Caesars executives with PML permits could be subject to regulatory action: UKGC warns
The UK Gambling Commission (UKGC) has warned that more than half a dozen Caesars Entertainment executives with Personal Management License (PML) permits could be subject to regulatory action. In April 2020, the UKGC slapped Caesars Entertainment with a record fine of £13 million (US$18 million) for regulatory shortcomings. It was the largest regulatory fine but the British gaming watchdog was not done. The ongoing investigation resulted in fresh warnings to seven executives with PML permits.
According to a statement issued by the UKGC, seven Caesars executives with PML permits received license warnings, two received conduct letters, while three PML licensees were asked to surrender their gaming operation rights. One licensee forfeited his license, and another’s PML was revoked after he failed to pay annual fees.
Thus far, one and a half dozen executives with PML permits have received conduct letters from the UKGC on how to improve their business conduct.
Speaking on the topic, UKGC Executive Director Richard Watson said, “All personal license holders should be aware that they will be held accountable, where appropriate, for the regulatory failings within the operators they manage.”
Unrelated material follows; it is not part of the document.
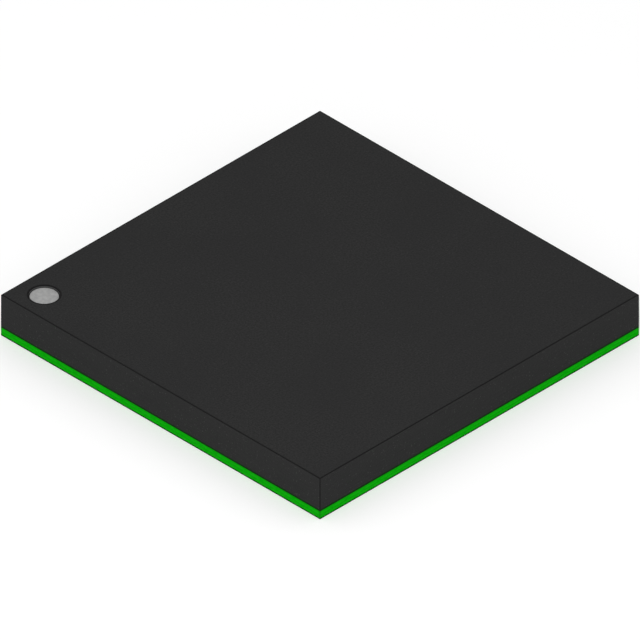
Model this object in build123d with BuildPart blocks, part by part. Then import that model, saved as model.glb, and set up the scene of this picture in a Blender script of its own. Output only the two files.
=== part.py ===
from build123d import *

import os

# Integrated circuit in a land grid array package: a wire-bonded die on a two-layer
# laminate, moulded over in one panel and sawn square.
# Millimetres, +Z up. The origin is the centre of the underside, and the corner of
# land A1 and of the pin 1 mark is at -X, +Y. North is +Y and east is +X.

# Package outline, and the layers it is built up from
body_side = 9.0
mould_thickness = 0.79
core_thickness = 0.15
copper_thickness = 0.02
mask_cover = 0.01  # solder mask over the copper

# Pin 1 mark: a shallow round recess in the mould, inked on its floor
mark_diameter = 0.62
mark_inset = 0.61  # from its centre to each of the two edges beside it
mark_depth = 0.05
mark_ink = 0.01

# Square lands in a full grid
land_pitch = 1.27
land_width = 0.63  # as bared by the mask
land_lap = 0.04  # copper hidden under the mask all round a land
land_edge_clearance = 0.3  # the least laminate outside a land's copper
index_chamfer = 0.18  # the corner taken off land A1
corner_tie_width = 0.25  # copper from the ground plane to each corner land

# Sides of the finest round things, which a true circle would make too many faces of
round_side_count = 12  # vias, their pads and the balls of the wires
wire_side_count = 6

# Plated and filled vias through the core
via_diameter = 0.15
via_pad_diameter = 0.3
thermal_via_pitch = 1.0
thermal_vias_per_side = 3

# Die, its adhesive film and the copper paddle under it
die_side = 3.2
die_thickness = 0.28
film_thickness = 0.025
paddle_margin = 0.3  # paddle showing past the die
paddle_clearance = 0.08  # from the paddle to the mask round it

# Bond pads along the edges of the die
pad_width = 0.08
pad_thickness = 0.01
pad_inset = 0.1  # from the die's edge to the pads' centres
pad_corner_clearance = 0.3  # from the die's corner to the first pad's centre

# Bond fingers on the laminate, bared in a slot of the top mask, and their traces
finger_length = 0.3
finger_width = 0.12
finger_pitch = 0.62
finger_clearance = 0.05  # from a finger to the slot's edge
mask_web = 0.12  # mask left between the paddle's window and a slot
trace_width = 0.08

# Gold bond wires
wire_diameter = 0.025
ball_diameter = 0.06
ball_height = 0.02
loop_rise = 0.15  # straight up from the ball
loop_shoulder = 0.45  # share of a wire's reach at which it turns down
stitch_inset = 0.1  # from a finger's outer end, or from the paddle's edge

# Levels of the layers, from the underside up
land_level = mask_cover
core_bottom = land_level + copper_thickness
core_top = core_bottom + core_thickness
copper_top = core_top + copper_thickness
substrate_top = copper_top + mask_cover
body_top = substrate_top + mould_thickness
film_top = copper_top + film_thickness
die_top = film_top + die_thickness
pad_top = die_top + pad_thickness
ball_top = pad_top + ball_height

# Land grid: as many rows as the body holds, with a ring of signal lands round it,
# ground lands at its corners and one ground plane behind all the lands inside it
land_copper = land_width + 2 * land_lap
lands_per_side = 1 + int((body_side - 2 * land_edge_clearance - land_copper) / land_pitch)
ring_offset = (lands_per_side - 1) * land_pitch / 2
plane_side = (lands_per_side - 3) * land_pitch + land_copper
signals_per_side = lands_per_side - 2


def row(count, pitch):
    """Centres of a row of things at an even pitch, about the middle of a side."""
    return [(i - (count - 1) / 2) * pitch for i in range(count)]


land_row = row(signals_per_side, land_pitch)

# Pads on the die: a ground pad at each end of the north and south rows
pad_line = die_side / 2 - pad_inset
ground_pad_offset = die_side / 2 - pad_corner_clearance
pad_row = row(signals_per_side, 2 * ground_pad_offset / (signals_per_side + 1))
ground_pad_centres = [
    (x, y) for x in (-ground_pad_offset, ground_pad_offset) for y in (-pad_line, pad_line)
]

# Windows of the top mask, and the fingers in them
paddle_side = die_side + 2 * paddle_margin
window_side = paddle_side + 2 * paddle_clearance
slot_start = window_side / 2 + mask_web
finger_start = slot_start + finger_clearance
finger_end = finger_start + finger_length
finger_row = row(signals_per_side, finger_pitch)
slot_width = finger_end - slot_start
slot_length = finger_row[-1] - finger_row[0] + finger_width + 2 * finger_clearance

side_turns = {"north": 0, "east": -90, "south": 180, "west": 90}


def side_plane(side, height):
    """Level plane at a height, turned so that its +Y points out of the named side."""
    return Plane.XY.offset(height).rotated((0, 0, side_turns[side]))


def at_side(side, x, y, height):
    """Point given along and out of the named side."""
    return side_plane(side, height).from_local_coords(Vector(x, y, 0))


os.makedirs("parts", exist_ok=True)

# Signal lands, etched in the bottom copper
land_pieces = []
for side in side_turns:
    with BuildPart() as lands:
        with BuildSketch(side_plane(side, land_level)):
            with Locations(*[(x, ring_offset) for x in land_row]):
                Rectangle(land_copper, land_copper)
        extrude(amount=copper_thickness)
    lands.part.label = f"lands_{side}"
    export_step(lands.part, f"parts/lands_{side}.step")
    land_pieces.append(lands.part)

# Ground plane in the same copper, tied along its diagonals to the four corner lands
with BuildPart() as ground_plane:
    with BuildSketch(Plane.XY.offset(land_level)):
        Rectangle(plane_side, plane_side)
        with GridLocations(2 * ring_offset, 2 * ring_offset, 2, 2):
            Rectangle(land_copper, land_copper)
        for turn in (45, 135):
            Rectangle(2 * ring_offset * 2**0.5, corner_tie_width, rotation=turn)
    extrude(amount=copper_thickness)
ground_plane.part.label = "ground_plane"
export_step(ground_plane.part, "parts/ground_plane.step")

# Bottom solder mask: it laps the copper and is open over each land
with BuildPart() as solder_mask_bottom:
    with BuildSketch():
        Rectangle(body_side, body_side)
    extrude(amount=core_bottom)
    add([ground_plane.part, *land_pieces], mode=Mode.SUBTRACT)
    with BuildSketch() as openings:
        with GridLocations(land_pitch, land_pitch, lands_per_side, lands_per_side):
            Rectangle(land_width, land_width)
        index_corner = openings.vertices().sort_by(Axis((0, 0, 0), (-1, 1, 0)))[-1]
        chamfer(index_corner, length=index_chamfer)
    extrude(amount=mask_cover, mode=Mode.SUBTRACT)
solder_mask_bottom.part.label = "solder_mask_bottom"
export_step(solder_mask_bottom.part, "parts/solder_mask_bottom.step")

# Signal vias, one over each signal land
via_pieces = []
for side in side_turns:
    with BuildPart() as vias:
        with BuildSketch(side_plane(side, core_bottom)):
            with Locations(*[(x, ring_offset) for x in land_row]):
                RegularPolygon(via_diameter / 2, round_side_count)
        extrude(amount=core_thickness)
    vias.part.label = f"vias_{side}"
    export_step(vias.part, f"parts/vias_{side}.step")
    via_pieces.append(vias.part)

# Thermal vias, which carry the die's heat and ground from the paddle to the plane
with BuildPart() as thermal_vias:
    with BuildSketch(Plane.XY.offset(core_bottom)):
        with GridLocations(
            thermal_via_pitch, thermal_via_pitch, thermal_vias_per_side, thermal_vias_per_side
        ):
            RegularPolygon(via_diameter / 2, round_side_count)
    extrude(amount=core_thickness)
thermal_vias.part.label = "thermal_vias"
export_step(thermal_vias.part, "parts/thermal_vias.step")

# Laminate core, drilled for the vias
with BuildPart() as substrate_core:
    with BuildSketch(Plane.XY.offset(core_bottom)):
        Rectangle(body_side, body_side)
    extrude(amount=core_thickness)
    add([thermal_vias.part, *via_pieces], mode=Mode.SUBTRACT)
substrate_core.part.label = "substrate_core"
export_step(substrate_core.part, "parts/substrate_core.step")

# Bond fingers in the top copper, each with its trace out to the pad of its via
finger_pieces = []
for side in side_turns:
    with BuildPart() as fingers:
        with BuildSketch(side_plane(side, core_top)):
            with Locations(*[(x, (finger_start + finger_end) / 2) for x in finger_row]):
                Rectangle(finger_width, finger_length)
            with Locations(*[(x, ring_offset) for x in land_row]):
                RegularPolygon(via_pad_diameter / 2, round_side_count)
            for finger_x, via_x in zip(finger_row, land_row):
                with BuildLine():
                    Line((finger_x, finger_end - finger_width / 2), (via_x, ring_offset))
                trace(line_width=trace_width)
        extrude(amount=copper_thickness)
    fingers.part.label = f"bond_fingers_{side}"
    export_step(fingers.part, f"parts/bond_fingers_{side}.step")
    finger_pieces.append(fingers.part)

# Die paddle in the same copper
with BuildPart() as die_paddle:
    with BuildSketch(Plane.XY.offset(core_top)):
        Rectangle(paddle_side, paddle_side)
    extrude(amount=copper_thickness)
die_paddle.part.label = "die_paddle"
export_step(die_paddle.part, "parts/die_paddle.step")


def mask_windows():
    """Openings of the top mask: a window round the paddle and a slot over each row of fingers."""
    Rectangle(window_side, window_side)
    with PolarLocations(slot_start + slot_width / 2, len(side_turns)):
        Rectangle(slot_width, slot_length)


# Top solder mask over the traces
with BuildPart() as solder_mask_top:
    with BuildSketch(Plane.XY.offset(core_top)):
        Rectangle(body_side, body_side)
    extrude(amount=substrate_top - core_top)
    with BuildSketch(Plane.XY.offset(core_top)):
        mask_windows()
    extrude(amount=substrate_top - core_top, mode=Mode.SUBTRACT)
    add(finger_pieces, mode=Mode.SUBTRACT)
solder_mask_top.part.label = "solder_mask_top"
export_step(solder_mask_top.part, "parts/solder_mask_top.step")

# Adhesive film that came on the back of the die
with BuildPart() as die_attach_film:
    with BuildSketch(Plane.XY.offset(copper_top)):
        Rectangle(die_side, die_side)
    extrude(amount=film_thickness)
die_attach_film.part.label = "die_attach_film"
export_step(die_attach_film.part, "parts/die_attach_film.step")

# Silicon die
with BuildPart() as die:
    with BuildSketch(Plane.XY.offset(film_top)):
        Rectangle(die_side, die_side)
    extrude(amount=die_thickness)
die.part.label = "die"
export_step(die.part, "parts/die.step")

# Aluminium bond pads on the die
with BuildPart() as die_bond_pads:
    for side in side_turns:
        with BuildSketch(side_plane(side, die_top)):
            with Locations(*[(x, pad_line) for x in pad_row]):
                Rectangle(pad_width, pad_width)
    with BuildSketch(Plane.XY.offset(die_top)):
        with Locations(*ground_pad_centres):
            Rectangle(pad_width, pad_width)
    extrude(amount=pad_thickness)
die_bond_pads.part.label = "die_bond_pads"
export_step(die_bond_pads.part, "parts/die_bond_pads.step")

# Where each wire starts on the die and where it is stitched down
wire_runs = {}
for side in side_turns:
    wire_runs[f"bond_wires_{side}"] = [
        (
            at_side(side, pad_x, pad_line, pad_top),
            at_side(side, finger_x, finger_end - stitch_inset, copper_top),
        )
        for pad_x, finger_x in zip(pad_row, finger_row)
    ]
wire_runs["ground_wires"] = [
    (
        at_side(side, x, pad_line, pad_top),
        at_side(side, x, paddle_side / 2 - stitch_inset, copper_top),
    )
    for side in ("north", "south")
    for x in (-ground_pad_offset, ground_pad_offset)
]

# Bond wires: a ball welded to the pad, a loop and a stitch on the finger or the paddle
wire_pieces = []
for name, runs in wire_runs.items():
    with BuildPart() as wires:
        with BuildSketch(Plane.XY.offset(pad_top)):
            with Locations(*[(start.X, start.Y) for start, stitch in runs]):
                RegularPolygon(ball_diameter / 2, round_side_count)
        extrude(amount=ball_height)
        for start, stitch in runs:
            neck = Vector(start.X, start.Y, ball_top)
            reach = Vector(stitch.X - start.X, stitch.Y - start.Y, 0)
            with BuildLine(Plane(neck, x_dir=reach, z_dir=reach.cross(Vector(0, 0, 1)))):
                Polyline(
                    (0, 0),
                    (0, loop_rise),
                    (loop_shoulder * reach.length, loop_rise),
                    (reach.length, stitch.Z - wire_diameter - ball_top),
                )
            with BuildSketch(Plane.XY.offset(ball_top)):
                with Locations((start.X, start.Y)):
                    RegularPolygon(wire_diameter / 2, wire_side_count)
            sweep(transition=Transition.RIGHT)
        split(bisect_by=Plane.XY.offset(copper_top), keep=Keep.TOP)
    wires.part.label = name
    export_step(wires.part, f"parts/{name}.step")
    wire_pieces.append(wires.part)

# Mould cap: the compound flowed round all that stands on the laminate and filled the
# windows of its mask, and the saw then cut it flush with the laminate
with BuildPart() as mould_cap:
    with BuildSketch(Plane.XY.offset(substrate_top)):
        Rectangle(body_side, body_side)
    extrude(amount=mould_thickness)
    with BuildSketch(Plane.XY.offset(core_top)):
        mask_windows()
    extrude(amount=substrate_top - core_top)
    add(
        [die_paddle.part, die_attach_film.part, die.part, die_bond_pads.part],
        mode=Mode.SUBTRACT,
    )
    add([*finger_pieces, *wire_pieces], mode=Mode.SUBTRACT)
    with Locations((mark_inset - body_side / 2, body_side / 2 - mark_inset, body_top)):
        Hole(mark_diameter / 2, depth=mark_depth)
mould_cap.part.label = "mould_cap"
export_step(mould_cap.part, "parts/mould_cap.step")

# Pin 1 mark: pale ink on the floor of the recess
with BuildPart() as pin_1_mark:
    with BuildSketch(Plane.XY.offset(body_top - mark_depth)):
        with Locations((mark_inset - body_side / 2, body_side / 2 - mark_inset)):
            Circle(mark_diameter / 2)
    extrude(amount=mark_ink)
pin_1_mark.part.label = "pin_1_mark"
export_step(pin_1_mark.part, "parts/pin_1_mark.step")
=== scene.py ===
import math

import bmesh
import bpy
from mathutils import Matrix, Vector


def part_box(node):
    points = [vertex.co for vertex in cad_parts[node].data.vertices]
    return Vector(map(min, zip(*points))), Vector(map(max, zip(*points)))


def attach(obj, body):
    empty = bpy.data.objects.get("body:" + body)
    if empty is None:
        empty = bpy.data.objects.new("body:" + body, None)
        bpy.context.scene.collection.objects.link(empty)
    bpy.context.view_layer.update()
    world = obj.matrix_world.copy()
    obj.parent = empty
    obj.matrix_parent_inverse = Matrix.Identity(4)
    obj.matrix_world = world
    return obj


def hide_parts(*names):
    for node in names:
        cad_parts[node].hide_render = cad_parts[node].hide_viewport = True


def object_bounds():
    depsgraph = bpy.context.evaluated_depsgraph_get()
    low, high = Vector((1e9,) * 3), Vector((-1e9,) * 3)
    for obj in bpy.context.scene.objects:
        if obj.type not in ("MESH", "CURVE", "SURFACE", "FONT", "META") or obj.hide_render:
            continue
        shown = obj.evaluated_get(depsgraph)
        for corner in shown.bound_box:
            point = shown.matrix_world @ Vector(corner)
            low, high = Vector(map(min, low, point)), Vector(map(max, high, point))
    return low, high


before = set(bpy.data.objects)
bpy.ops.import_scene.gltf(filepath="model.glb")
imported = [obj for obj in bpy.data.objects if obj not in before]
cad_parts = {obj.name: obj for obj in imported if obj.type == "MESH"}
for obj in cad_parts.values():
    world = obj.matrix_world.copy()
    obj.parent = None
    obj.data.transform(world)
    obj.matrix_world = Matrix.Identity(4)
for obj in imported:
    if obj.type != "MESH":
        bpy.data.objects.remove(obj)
solid_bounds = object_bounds()


# The laminate core is glass cloth in green-dyed resin, pressed flat and drilled for the vias.
# Its sides are cut by the saw together with the mould, so they show the ends of the glass
# bundles, and every edge of the block carries a thin dark line of painted shade.
METRE_PER_MM = 0.001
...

The investigation was launched after a preliminary report into the conduct of the gambling & entertainment giant indicated that the operator had turned a blind eye to “systemic failures.” The watchdog concluded that the operator must implement a number of improvements to fix the watchdog’s concerns in the field of money laundering, customer interaction failures, and social responsibility.
The UKGC found that the operator allowed a gambler to gamble £820,000 and lose £240,000 without any probe about his source of the funds. Another gambler gambled away £795,000, without any question or interference by the operator. The commission also found that a female gambler, who worked as a waitress, gambled away £87,000 without the operator asking her about the source of her funds.
The operator was also found in breach of money laundering protocols. It reportedly allowed a VIP gambler to transfer £3.5 million through its casinos to some other entities without being asked any question about the source of the funds.
Caesars Entertainment operates a total of seven casinos in England, with the London Leicester Square-based Empire Casino being the biggest of them. The 20,400 sq. ft. gaming space offers 130 slot machines and more than four dozen table games.